Estimated time needed: **45** minutes


In this lab, you will focus on the visualization of data. The dataset will be provided through an RDBMS, and you will need to use SQL queries to extract the required data.


## Objectives


In this lab you will perform the following:


-   Visualize the distribution of data.

-   Visualize the relationship between two features.

-   Visualize data composition and comparisons using box plots.

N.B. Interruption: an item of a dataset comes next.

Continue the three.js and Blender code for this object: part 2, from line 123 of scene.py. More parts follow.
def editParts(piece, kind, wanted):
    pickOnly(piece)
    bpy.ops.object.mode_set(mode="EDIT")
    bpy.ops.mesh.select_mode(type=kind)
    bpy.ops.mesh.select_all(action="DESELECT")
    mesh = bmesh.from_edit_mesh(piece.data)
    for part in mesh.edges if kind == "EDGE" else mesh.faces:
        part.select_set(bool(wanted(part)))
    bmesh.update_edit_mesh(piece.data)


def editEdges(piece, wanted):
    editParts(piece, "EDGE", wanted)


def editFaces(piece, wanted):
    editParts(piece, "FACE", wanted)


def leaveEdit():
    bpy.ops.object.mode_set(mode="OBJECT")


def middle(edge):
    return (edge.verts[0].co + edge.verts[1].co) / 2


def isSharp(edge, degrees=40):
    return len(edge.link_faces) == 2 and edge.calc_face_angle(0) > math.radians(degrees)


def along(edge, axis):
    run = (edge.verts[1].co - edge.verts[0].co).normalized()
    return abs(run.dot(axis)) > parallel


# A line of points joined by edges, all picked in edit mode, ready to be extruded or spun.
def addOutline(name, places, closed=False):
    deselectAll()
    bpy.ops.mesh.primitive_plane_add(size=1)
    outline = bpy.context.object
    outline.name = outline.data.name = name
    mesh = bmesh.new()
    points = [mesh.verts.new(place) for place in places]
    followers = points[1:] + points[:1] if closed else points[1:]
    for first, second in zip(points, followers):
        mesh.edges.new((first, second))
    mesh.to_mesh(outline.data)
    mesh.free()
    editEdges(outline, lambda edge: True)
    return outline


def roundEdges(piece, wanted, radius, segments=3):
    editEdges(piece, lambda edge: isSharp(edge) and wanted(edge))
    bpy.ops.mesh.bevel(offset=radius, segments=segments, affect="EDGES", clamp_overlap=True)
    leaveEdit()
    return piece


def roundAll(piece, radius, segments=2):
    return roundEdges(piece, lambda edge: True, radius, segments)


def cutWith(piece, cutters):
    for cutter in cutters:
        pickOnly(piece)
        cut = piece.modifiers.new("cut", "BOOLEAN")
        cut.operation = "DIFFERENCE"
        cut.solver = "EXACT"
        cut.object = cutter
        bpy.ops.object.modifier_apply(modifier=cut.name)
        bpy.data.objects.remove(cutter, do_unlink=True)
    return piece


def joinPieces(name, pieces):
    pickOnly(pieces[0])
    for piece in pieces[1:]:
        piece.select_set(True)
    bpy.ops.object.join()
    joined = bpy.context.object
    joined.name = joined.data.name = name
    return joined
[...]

### Setup: Connecting to the Database


#### 1. Download the Database File


In [None]:
!wget https://cf-courses-data.s3.us.cloud-object-storage.appdomain.cloud/QR9YeprUYhOoLafzlLspAw/survey-results-public.sqlite

--2025-05-19 19:19:18--  https://cf-courses-data.s3.us.cloud-object-storage.appdomain.cloud/QR9YeprUYhOoLafzlLspAw/survey-results-public.sqlite
Resolving cf-courses-data.s3.us.cloud-object-storage.appdomain.cloud (cf-courses-data.s3.us.cloud-object-storage.appdomain.cloud)... 169.63.118.104
Connecting to cf-courses-data.s3.us.cloud-object-storage.appdomain.cloud (cf-courses-data.s3.us.cloud-object-storage.appdomain.cloud)|169.63.118.104|:443... connected.
200 OKequest sent, awaiting response... 
Length: 211415040 (202M) [application/octet-stream]
Saving to: ‘survey-results-public.sqlite.5’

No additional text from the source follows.